The Death Penalty Option: I Support It

May 1, 2012 9:07 am 1 comment

The lethal injection room at San Quentin State Prison.

A New York Times editorial on April 27 continued the paper’s ongoing campaign over the years to end the death penalty in the United States.

The editorial points out that only 33 states retain the death penalty.  New York is not one of them.  Wikipedia notes how that came to be.  It reports:

People v. LaValle, 3 N.Y.3d 88 (2004), was a landmark decision by the New York Court of Appeals, the highest court in the U.S. state of New York, in which the court ruled that the state’s death penalty statute was unconstitutional because of the statute’s direction on how the jury was to be instructed in case of deadlock.  New York has since been without the death penalty, as the law has not been amended.”

The Times cites a recent report issued by the National Research Council.  The Council “has now reached the striking and convincing conclusion that all of the research about deterrence and the death penalty done in the past generation, including by some first-rank scholars at the most prestigious universities, should be ignored.”

Why?

The Times editorial continued, “A lot of the research assumes that ‘potential murderers respond to the objective risk of execution,’ but only one in six of the people sentenced to death in the last 35 years have been executed and no study properly took that diminished risk into account.”

Is it reasonable to believe that potential murderers were aware of the statistic that most death penalty sentences were not being carried out?  I, having a scholarly interest in the topic, was not aware of this fact.

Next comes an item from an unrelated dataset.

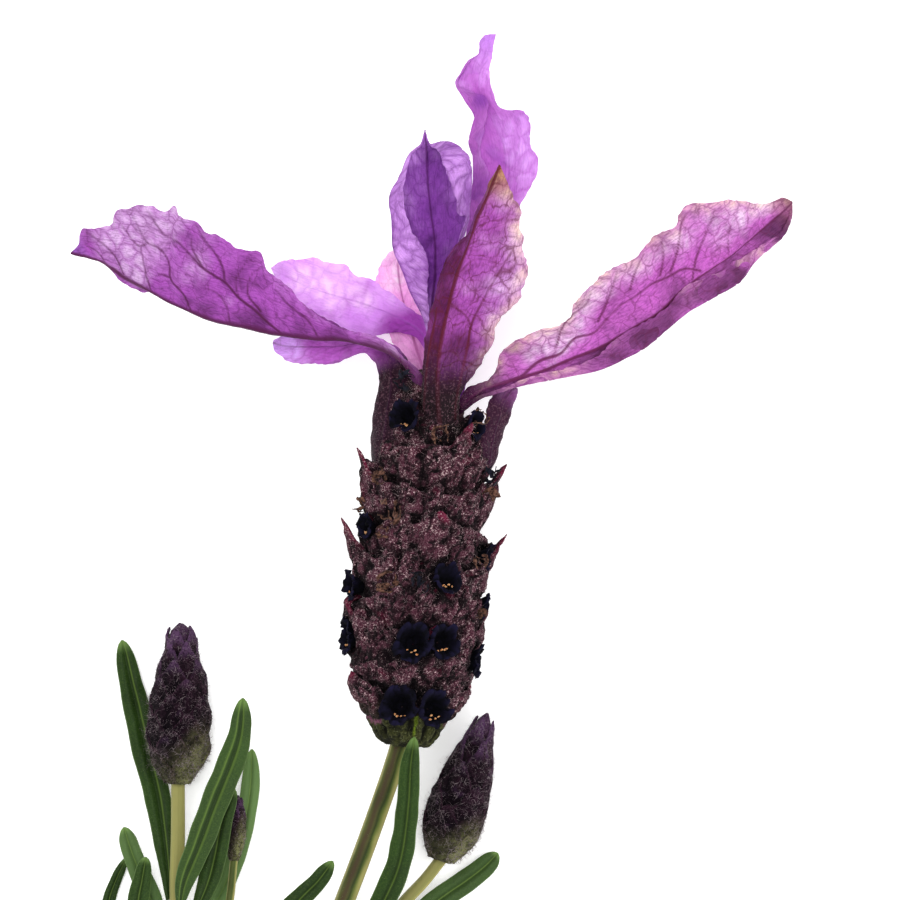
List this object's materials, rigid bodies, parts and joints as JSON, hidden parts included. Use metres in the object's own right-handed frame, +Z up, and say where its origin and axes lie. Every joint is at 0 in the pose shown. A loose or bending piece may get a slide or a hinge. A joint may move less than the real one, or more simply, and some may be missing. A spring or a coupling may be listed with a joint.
{
  "type": "spanish lavender sprig",
  "caption": "Cut sprig of spanish lavender: a dark flower spike topped by long purple bracts, with smaller spikes in bud and narrow green leaves.",
  "frame": {"origin": "centre of the sprig's own box in X and Y, at the height of the surface it lies on", "axes": "+Y from the cut foot towards the crown of bracts, +X to the right as seen from above, +Z up from the surface"},
  "size_m": [0.0723, 0.1168, 0.0183],
  "materials": {
    "stem": "satin green bark with fine hairs",
    "leaf": "matte green leaf with a pale bloom",
    "bract": "thin purple bract with darker veins",
    "spike": "dark plum velvet with pale hairs",
    "spike_base": "green velvet with pale hairs",
    "bud": "dark plum velvet with fine hairs"
  },
  "bodies": {
    "root": {"stem_main": "stem", "stem_left": "stem", "stem_right": "stem", "stem_rear": "stem", "whorl_01": "spike_base", "whorl_02": "spike", "whorl_03": "spike", "whorl_04": "spike", "whorl_05": "spike", "whorl_06": "spike", "whorl_07": "spike", "whorl_08": "spike", "whorl_09": "spike", "whorl_10": "spike", "bract_front": "bract", "bract_left": "bract", "bract_right": "bract", "bract_inner": "bract", "bract_tall": "bract", "bract_rear_left": "bract", "bract_rear": "bract", "bract_low_left": "bract", "bract_low_right": "bract", "bud_left": "bud", "bud_right": "bud", "bud_rear": "bud", "leaf_left_long": "leaf", "leaf_left_front": "leaf", "leaf_left_rear": "leaf", "leaf_left_mid": "leaf", "leaf_left_low": "leaf", "leaf_left_lowest": "leaf", "leaf_left_edge": "leaf", "leaf_middle": "leaf", "leaf_spike_front": "leaf", "leaf_spike_rear": "leaf", "leaf_right": "leaf", "leaf_low_right": "leaf", "leaf_low_left": "leaf", "leaf_foot_left": "leaf", "leaf_foot_right": "leaf"}
  },
  "joints": []
}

Putting aside deterrence, supporters emphasize a second reason for continuing the death penalty:  society needs to show its moral outrage at particularly heinous crimes, such as the one committed in Connecticut in July, 2007.  That crime involved the brutal raping of a 48-year-old woman and one of her daughters.  Both daughters, one 17-years old and the other 11-years old, were tied to their beds and perished when their house was set on fire.  The two men apprehended and convicted of the crimes in separate trials were sentenced to death.  Last week Connecticut’s governor, Dannel Malloy, signed a law abolishing the death penalty in that state.

Amazingly, after the incessant campaign by death penalty opponents, an October, 2011 Gallup Poll showed that 61 percent of Americans still support the penalty, down from an all-time high of 80 percent in 1994.  I remain one of those who support the death penalty and, as of this moment in time, the U.S. Supreme Court’s decision finding the death penalty constitutional remains the law of the land.

I do not believe there is a single case in the U.S. where academics and law enforcement authorities agree that an innocent person has been put to death.  Yes, innocent people have been convicted at trial, but as a result of appeals, they have been exonerated before the sentence was carried out.  Even if opponents were to cite such a case, I would still support having the penalty available as an option in particularly heinous murders.  The reason being that many more innocent lives would be saved because of the deterrence factor.

Death penalty opponents always claim racism in the meting out of the penalty, conveying that blacks and Hispanics are victims of that racism.  What they rarely state is that while proportionate to the population whites commit fewer murders than blacks and Hispanics, they receive the death penalty in greater numbers.  The cry of racism by the opponents really stems from the contention that the murderers of minority victims are given prison sentences to a greater degree than death sentences, whereas the murderers of white victims are more likely to be given death sentences.

Those opponents don’t urge that more minority murderers of minorities be given the death penalty in larger numbers upon conviction, but rather that no one suffer that penalty.

Also, did anyone at the Times editorial board consider what the effect on the murder rate in the U.S. might be if instead of one in six executions being carried out, six in six were timely executed and reported on the front pages of the Times and other papers?

Death penalty opponents certainly have the right to express their views as they have successfully done for many years, causing a reduction in support for the penalty.  Regrettably, their editorials have frightened many in the public from speaking out in favor of retaining the death penalty for fear of being labeled racist when such a charge is manifestly unfair.  I hope those “first-rank scholars at the most prestigious universities” supporting the death penalty (I don’t recall the Times referring to their opinions in its prior editorials) will now speak out.

I also hope that other death penalty supporters get involved in this discussion.  Don’t be frightened into silence.

1 Comment

  • Mary Hrabowska

    Yes, I support the death penalty for terrorists (I’m personally one of the 9/11 victim, and do not see so far anybody paid for that crime) and for other especially heinous crime. The accusation of “racism”, “islamofobia”, etc. is completely unsupported, in view of the statistics. I hope that at last people in NY will open their eyes.